Most evaluations are hard because they combine profit goals with tight loss limits and time pressure. A trader can have a decent system and still fail because stress changes execution.

Common behavior problems include raising risk after a losing stretch and trading outside the tested plan. Deadline pressure also pushes some people into excessive day trading, especially when they are close to a target.

From our experience reviewing prop trading firm rule sets, the challenge often exposes management errors more than market analysis errors.

Risks and Limits to Understand

Crypto prop trading introduces layers of risk that differ from trading a personal account. Knowing those limits before paying a fee is part of basic due diligence.

Market risk

Cryptocurrency is volatile. BTC or ETH can move sharply within a single session after a macro headline or a major protocol event. A drawdown limit that looks reasonable at the start of an evaluation can disappear quickly once price moves against the position. The rules usually stay active through all conditions, and a breach ends the attempt even if price later recovers.

Firm risk

Not every trading firm handles payouts or rule enforcement in the same way. Some firms build administrative friction into the withdrawal process. Others revise terms after sign-up or leave important data buried in less visible pages. A transparent company with public leadership and a visible track record reduces this risk.

Model risk

Some firms appear to rely heavily on evaluation-fee income rather than funded trader performance. If the business is driven mainly by repeated challenge failures, the incentives can drift away from trader success. Understanding that business structure helps a trader judge alignment.

Personal risk

The evaluation fee is usually gone once paid. Repeated attempts without real strategy changes can become expensive, and the pressure of strict limits can distort decision-making. Traders often force recovery trades or cut winners too early because the account rules feel more urgent than the market signal.

Regulation also differs by jurisdiction, so any trader considering this route should check how local rules apply before committing money.

Can You Make $100 a Day or $1000 a Month

Those targets are possible in theory, but they depend on account size, profit split, and rule design. They also depend on whether the trader can hold steady performance without violating the evaluation or funded-account limits.

A small funded account with a modest split may make $1000 a month unrealistic unless performance is unusually strong. A larger account can make that figure more reachable, yet the tighter risk controls often limit how aggressively a trader can pursue it. Daily income targets are even trickier because prop trading payouts are rarely smooth from one session to the next.

The safer way to look at it is through expected ROI over a longer stretch, then compare that with the fee and the rule burden. Fixed daily income thinking can push traders into avoidable risk.

Is $100 Enough to Start

In many retail setups, $100 is enough to begin because entry usually starts with an evaluation fee rather than a large trading deposit. Some firms price smaller challenge accounts near that range, while others charge more depending on account size and platform technology.

Still, being able to pay the fee does not mean a trader is ready.
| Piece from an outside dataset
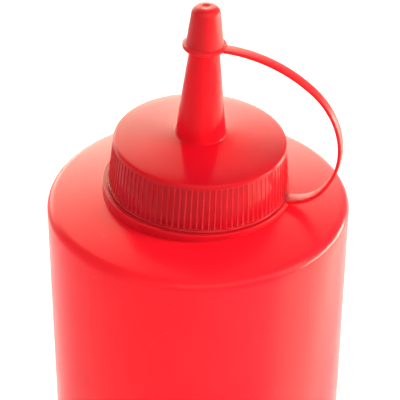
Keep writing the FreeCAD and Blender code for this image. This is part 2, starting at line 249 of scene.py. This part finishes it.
# Colour drifts between `deep` and `light` in soft clouds. Where the look has them, a thin part
# above a height, faint scuffs and the marked points are laid over it. The gloss changes with a
# finer cloud, and the bump adds two noises: a wide unevenness of the wall and a fine grain.
def softPlastic(name, look):
    material = bpy.data.materials.new(name)
    material.use_nodes = True
    tree = material.node_tree
    shader = tree.nodes["Principled BSDF"]
    place = tree.nodes.new("ShaderNodeTexCoord").outputs["Object"]

    # Noise at the piece's own coordinates, turned back about X and Y and then multiplied by
    # `squeeze`, which draws the marks out along the axis that has the least of it.
    def noise(scale, detail, squeeze=(1, 1, 1), turn=0):
        mapping = tree.nodes.new("ShaderNodeMapping")
        mapping.vector_type = "TEXTURE"
        feed(mapping.inputs["Vector"], place)
        feed(mapping.inputs["Scale"], [1 / part for part in squeeze])
        feed(mapping.inputs["Rotation"], (math.radians(turn), math.radians(turn), 0))
        node = tree.nodes.new("ShaderNodeTexNoise")
        feed(node.inputs["Vector"], mapping.outputs["Vector"])
        feed(node.inputs["Scale"], scale)
        feed(node.inputs["Detail"], detail)
        return node.outputs["Fac"]

    # The range that most of a noise has becomes one from `low` to `high`.
    def spread(source, low, high):
        return ranged(tree, source, low, high, *look["noiseRange"])

    # The surface seems raised by depth * height, on top of the bump before it.
    def bump(height, depth, before=None):
        node = tree.nodes.new("ShaderNodeBump")
        feed(node.inputs["Distance"], depth * mm)
        feed(node.inputs["Height"], height)
        if before is not None:
            feed(node.inputs["Normal"], before)
        return node.outputs["Normal"]

    clouds = spread(noise(look["cloudScale"], detail=2), 0, 1)
    colour = mixed(tree, (*look["deep"], 1), (*look["light"], 1), clouds)
    if "thin" in look:
        height = tree.nodes.new("ShaderNodeSeparateXYZ")
        feed(height.inputs["Vector"], place)
        thinFrom, thinTo = look["thinFrom"] * mm, look["thinTo"] * mm
        rise = ranged(tree, height.outputs["Z"], 0, 1, thinFrom, thinTo, "SMOOTHSTEP")
        colour = mixed(tree, colour, (*look["thin"], 1), rise)
    if "scuff" in look:
        marks = noise(look["scuffScale"], detail=2, squeeze=look["scuffSqueeze"],
                      turn=look["scuffTurn"])
        scuffs = ranged(tree, marks, 0, look["scuffMost"], *look["scuffRange"])
        colour = mixed(tree, colour, (*look["scuff"], 1), scuffs)
    if "marked" in look:
        marked = tree.nodes.new("ShaderNodeAttribute")
        marked.attribute_name = "marked"
        patchy = spread(noise(look["markedScale"], detail=3), look["markedLeast"], 1)
        share = worked(tree, "MULTIPLY", marked.outputs["Fac"], patchy)
        colour = mixed(tree, colour, (*look["marked"], 1), share)
    feed(shader.inputs["Base Color"], colour)
    roughness = spread(noise(look["glossScale"], detail=2), *look["roughness"])
    feed(shader.inputs["Roughness"], roughness)
    unevenness = noise(look["waveScale"], detail=1, squeeze=look["waveSqueeze"])
    waves = bump(unevenness, look["waveDepth"])
    grain = bump(noise(look["grainScale"], detail=2), look["grainDepth"], before=waves)
    feed(shader.inputs["Normal"], grain)

    feed(shader.inputs["IOR"], look["ior"])
    feed(shader.inputs["Specular Tint"], (*look["hazeTint"], 1))
    feed(shader.inputs["Subsurface Weight"], look["glow"])
    feed(shader.inputs["Subsurface Radius"], look["glowSpread"])
    feed(shader.inputs["Subsurface Scale"], look["glowDepth"] * mm)
    feed(shader.inputs["Sheen Weight"], look["haze"])
    feed(shader.inputs["Sheen Roughness"], look["hazeSpread"])
    feed(shader.inputs["Sheen Tint"], (*look["hazeTint"], 1))
    return material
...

The more useful question is whether the strategy has already been tested under similar drawdown and management constraints. If it has not, that first fee can turn into tuition rather than a serious attempt at funding.

How Much Money It Takes to Start a Crypto Prop Firm

Launching a crypto prop firm is very different from joining one. Startup cost depends on the business model, the trading infrastructure, and the legal setup in the target jurisdiction.

A lean firm still needs capital for platform technology, risk systems, and support operations. It also needs a framework for data handling, payout processing, and rule enforcement. If the firm plans to allocate real capital rather than run a pure evaluation model, the required money rises quickly because the business must absorb trader risk and operational overhead at the same time.

From what we have seen across crypto service businesses, the visible website is usually the cheap part. The expensive part is the back-end management layer that keeps rules, payments, and account monitoring consistent.

Trading a Prop Account vs Using Your Own Money

Trading a personal account gives full control and full exposure. The trader keeps the upside and takes the losses, with no daily loss rule or mandatory minimum trading days imposed by a prop firm.

Trading through a crypto prop firm limits direct personal exposure mostly to the evaluation fee, but it adds constraints and dependence on the firm’s operations. The funded account can disappear after a rules breach because the capital remains the firm’s asset.

Some traders combine both approaches by keeping a personal account while pursuing funded trader opportunities. That can reduce dependence on one model, though it also adds more management complexity.

Who This Model May Suit

Profile Description
May suit Traders with a tested edge and meaningful live-market history
May suit Traders who have skill but limited capital for scaling
Use caution Traders who have not shown consistency in a personal account
Use caution Beginners without a repeatable process for entries and sizing

Choosing a Crypto Prop Firm Carefully

Before paying any fee, the most useful checks are usually the least exciting ones. We reviewed several public rule pages and found that the key details were sometimes easy to miss until deeper sections.

  • Drawdown model- check whether it is end-of-day trailing or live trailing
  • Rule language- look for worked examples instead of vague percentages
  • Payout terms- confirm thresholds and processing windows are explicit
  • Consistency rule- confirm whether one exists and how it is measured
  • News restrictions- verify them on the rules page
  • Independent payout proof- look for community evidence outside the firm’s own site
  • Company transparency- verify the team and registration details

That diligence helps reduce surprises around enforcement, payout reliability, or hidden limitations.

Ready to Begin

If a trader is still working toward a first funded account, the main priority is usually process quality rather than speed. The strongest starts tend to come from tested execution, realistic expectations, and careful review of the prop firm’s rules before the fee is paid.

Before any first payout, it also helps to understand how funded trading income may be treated in your jurisdiction. Once that groundwork is in place, comparing firms by rule quality and operational transparency is a better starting point than chasing the biggest advertised numbers.

If the strategy is already proven and the risk framework makes sense, a crypto prop trading challenge can be a practical way to put skill to work with external capital.